Monday 9 April 2007

The playground of the vanities

Since children don’t vote in the UK, they’re at the mercy of government whim and widely vilified as obese, inarticulate, feckless and violent.

This is because in British Lite Culture, spin and targets, rather than substance, are the reality, since it’s easier to manage numbers than people. So children must not be educated – they must hit education targets, and government spin demands that most of them do.

Thus the charms of the quadratic equation, the Petrarchan sonnet, the gerund and Boyle’s Law are, insultingly, considered beyond today’s young people, so it’s goodbye to interesting stuff and hello to media studies, raffia work and PR.

Young people get straight A grades in this rubbish and go to university since the target says that 50% of them must.

Simultaneously, statistics show that children are overweight, although they look OK to me, and this is apparently due to their diet, rather than the almost total lack of facilities for, or incentives to, exercise.
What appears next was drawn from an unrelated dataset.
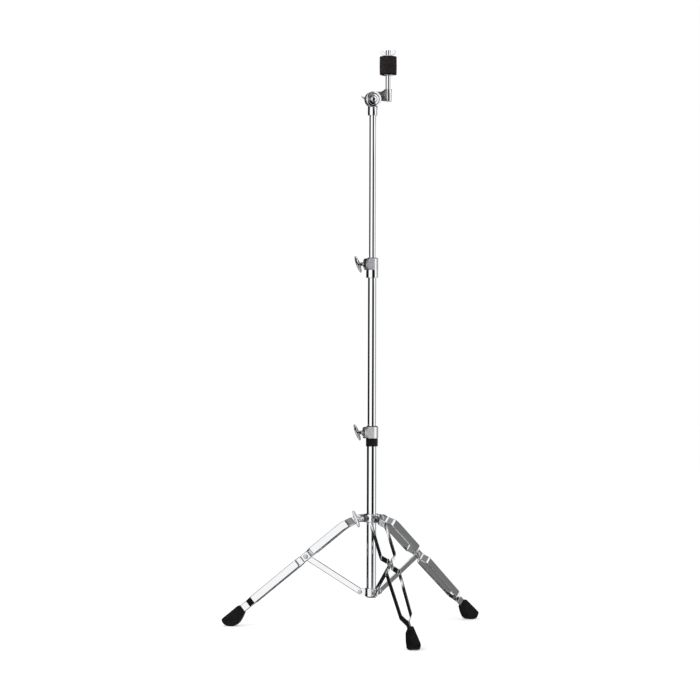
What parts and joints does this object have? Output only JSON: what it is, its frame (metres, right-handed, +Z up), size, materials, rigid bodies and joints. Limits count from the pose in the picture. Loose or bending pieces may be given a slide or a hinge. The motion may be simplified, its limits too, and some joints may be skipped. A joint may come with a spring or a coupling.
{
  "type": "straight cymbal stand",
  "caption": "Chrome floor stand with a folding double braced tripod, telescoping pole with wing bolt clamps, and a tilter that holds a cymbal rod with felts.",
  "frame": {"origin": "on the floor at the middle of the tripod's footprint, 93 mm in front of the pole's axis", "axes": "+Z up along the pole; -Y towards the front leg; +X towards the side that the tilter arm and the right leg point to"},
  "size_m": [0.698, 0.6051, 1.4748],
  "materials": {
    "chrome": "bright chrome plated steel",
    "cast_chrome": "chrome plated zinc casting",
    "steel": "zinc plated steel",
    "rubber": "matte black moulded rubber",
    "nylon": "black nylon",
    "felt": "black pressed wool felt"
  },
  "bodies": {
    "base": {"base_tube": "chrome", "base_end_plug": "nylon", "lower_clamp": "cast_chrome", "lower_clamp_ring": "nylon", "brace_collar": "cast_chrome", "brace_collar_screw": "steel", "left_brace_pin": "steel", "right_brace_pin": "steel", "front_brace_pin": "steel"},
    "leg_collar": {"leg_collar": "cast_chrome", "left_leg_top_pin": "steel", "right_leg_top_pin": "steel", "front_leg_top_pin": "steel"},
    "left_leg": {"left_leg_strip_a": "chrome", "left_leg_strip_b": "chrome", "left_waist_rivet_a": "steel", "left_waist_rivet_b": "steel", "left_foot_rivet": "steel", "left_rubber_foot": "rubber"},
    "right_leg": {"right_leg_strip_a": "chrome", "right_leg_strip_b": "chrome", "right_waist_rivet_a": "steel", "right_waist_rivet_b": "steel", "right_foot_rivet": "steel", "right_rubber_foot": "rubber"},
    "front_leg": {"front_leg_strip_a": "chrome", "front_leg_strip_b": "chrome", "front_waist_rivet_a": "steel", "front_waist_rivet_b": "steel", "front_foot_rivet": "steel", "front_rubber_foot": "rubber"},
    "left_brace": {"left_brace": "chrome"},
    "right_brace": {"right_brace": "chrome"},
    "front_brace": {"front_brace": "chrome"},
    "leg_collar_wing_bolt": {"leg_collar_wing_bolt": "chrome"},
    "lower_bush": {"lower_clamp_bush": "nylon"},
    "lower_wing_bolt": {"lower_wing_bolt": "chrome"},
    "middle_pole": {"middle_tube": "chrome", "upper_clamp": "cast_chrome"},
    "upper_bush": {"upper_clamp_bush": "nylon"},
    "upper_wing_bolt": {"upper_wing_bolt": "chrome"},
    "upper_pole": {"upper_tube": "chrome", "tilter_neck": "cast_chrome"},
    "tilter": {"tilter_arm": "cast_chrome", "tilter_nut": "chrome", "cymbal_rod": "chrome", "seat_washer": "steel", "rod_sleeve": "nylon", "lower_felt": "felt", "upper_felt": "felt"},
    "tilter_wing_bolt": {"tilter_wing_bolt": "chrome"},
    "cymbal_wing_nut": {"cymbal_wing_nut": "chrome"}
  },
  "joints": [
    {"name": "leg_collar_slide", "type": "slide", "parent": "base", "child": "leg_collar", "axis": [0, 0, 1], "range_m": [0, 0.15125]},
    {"name": "left_leg_fold", "type": "hinge", "parent": "leg_collar", "child": "left_leg", "pos_m": [-0.03031, 0.11045, 0.28501], "axis": [-0.5, -0.866, 0], "range_deg": [0, 50.8]},
    {"name": "right_leg_fold", "type": "hinge", "parent": "leg_collar", "child": "right_leg", "pos_m": [0.03031, 0.11045, 0.28501], "axis": [-0.5, 0.866, 0], "range_deg": [0, 50.8]},
    {"name": "front_leg_fold", "type": "hinge", "parent": "leg_collar", "child": "front_leg", "pos_m": [0, 0.05795, 0.28501], "axis": [1, 0, 0], "range_deg": [0, 50.8]},
    {"name": "left_brace_fold", "type": "hinge", "parent": "base", "child": "left_brace", "pos_m": [-0.02511, 0.10745, 0.099], "axis": [0.5, 0.866, 0], "range_deg": [0, 54.23]},
    {"name": "right_brace_fold", "type": "hinge", "parent": "base", "child": "right_brace", "pos_m": [0.02511, 0.10745, 0.099], "axis": [0.5, -0.866, 0], "range_deg": [0, 54.23]},
    {"name": "front_brace_fold", "type": "hinge", "parent": "base", "child": "front_brace", "pos_m": [0, 0.06395, 0.099], "axis": [-1, 0, 0], "range_deg": [0, 54.23]},
    {"name": "leg_collar_bolt_turn", "type": "hinge", "parent": "leg_collar", "child": "leg_collar_wing_bolt", "pos_m": [0, 0.09295, 0.28676], "axis": [-0.866, -0.5, 0], "continuous": true},
    {"name": "lower_clamp_bolt_turn", "type": "hinge", "parent": "base", "child": "lower_wing_bolt", "pos_m": [-0.01974, 0.08156, 0.5035], "axis": [-0.5, 0.866, 0], "continuous": true},
    {"name": "middle_pole_swivel", "type": "hinge", "parent": "base", "child": "lower_bush", "pos_m": [0, 0.09295, 0], "axis": [0, 0, 1], "continuous": true},
    {"name": "middle_pole_slide", "type": "slide", "parent": "lower_bush", "child": "middle_pole", "axis": [0, 0, 1], "range_m": [-0.322, 0.05]},
    {"name": "upper_clamp_bolt_turn", "type": "hinge", "parent": "middle_pole", "child": "upper_wing_bolt", "pos_m": [-0.01836, 0.08235, 0.9305], "axis": [-0.5, 0.866, 0], "continuous": true},
    {"name": "upper_pole_swivel", "type": "hinge", "parent": "middle_pole", "child": "upper_bush", "pos_m": [0, 0.09295, 0], "axis": [0, 0, 1], "continuous": true},
    {"name": "upper_pole_slide", "type": "slide", "parent": "upper_bush", "child": "upper_pole", "axis": [0, 0, 1], "range_m": [-0.357, 0.05]},
    {"name": "tilter_tilt", "type": "hinge", "parent": "upper_pole", "child": "tilter", "pos_m": [0, 0.09295, 1.349], "axis": [0, 1, 0], "range_deg": [-135, 45]},
    {"name": "tilter_bolt_turn", "type": "hinge", "parent": "tilter", "child": "tilter_wing_bolt", "pos_m": [0, 0.09295, 1.349], "axis": [0, 1, 0], "continuous": true},
    {"name": "cymbal_nut_turn", "type": "hinge", "parent": "tilter", "child": "cymbal_wing_nut", "pos_m": [0.04, 0.09295, 1.349], "axis": [0, 0, 1], "continuous": true}
  ],
  "couplings": [
    {"joint": "left_leg_fold", "follows": "leg_collar_slide", "rad_per_m": 5.8506},
    {"joint": "right_leg_fold", "follows": "leg_collar_slide", "rad_per_m": 5.8506},
    {"joint": "front_leg_fold", "follows": "leg_collar_slide", "rad_per_m": 5.8506},
    {"joint": "left_brace_fold", "follows": "leg_collar_slide", "rad_per_m": 6.2466},
    {"joint": "right_brace_fold", "follows": "leg_collar_slide", "rad_per_m": 6.2466},
    {"joint": "front_brace_fold", "follows": "leg_collar_slide", "rad_per_m": 6.2466}
  ]
}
When we were sending kids up chimneys and down coal mines, their rights were zero but, in addressing this, our politicians went too far. Today, children’s rights are these:

  • To remain silent, sullen, morose
  • To bring in a note from your mum saying you’re too ill to play rugby
  • To behave as badly as you like without sanction
  • To be unconstrained by rules of logic, grammar or spelling
  • To dress like an oik
  • To own a dog which lives on a diet consisting exclusively of homework
  • To eat nothing but gloop.

Perhaps these problems are linked. While people sentimentalise their schooldays, there has never been a Golden Era for school lunch, which remains the only meal for which you would automatically adopt the brace position. In their classic book Down With Skool, Willans and Searle summed it up with a section entitled: “Skool food – or the piece of cod which passeth understanding”.

Proper food is to school meals as Chanel No 5 is to a nerve-gas attack, and our children have had the common decency and will to live beaten out of them by a relentless diet of random meat products, chips and algal swill.

So the obvious solution is a dramatic upgrade. Jamie Oliver’s campaign was right but didn’t go far enough. Schoolchildren fed on devilled langoustines, filet mignon and fine claret will not risk expulsion or failure. They will hang around for a glass of Remy, perhaps a decent cigar and a chat about the Outward Bound syllabus and the Latin Poetry Competition.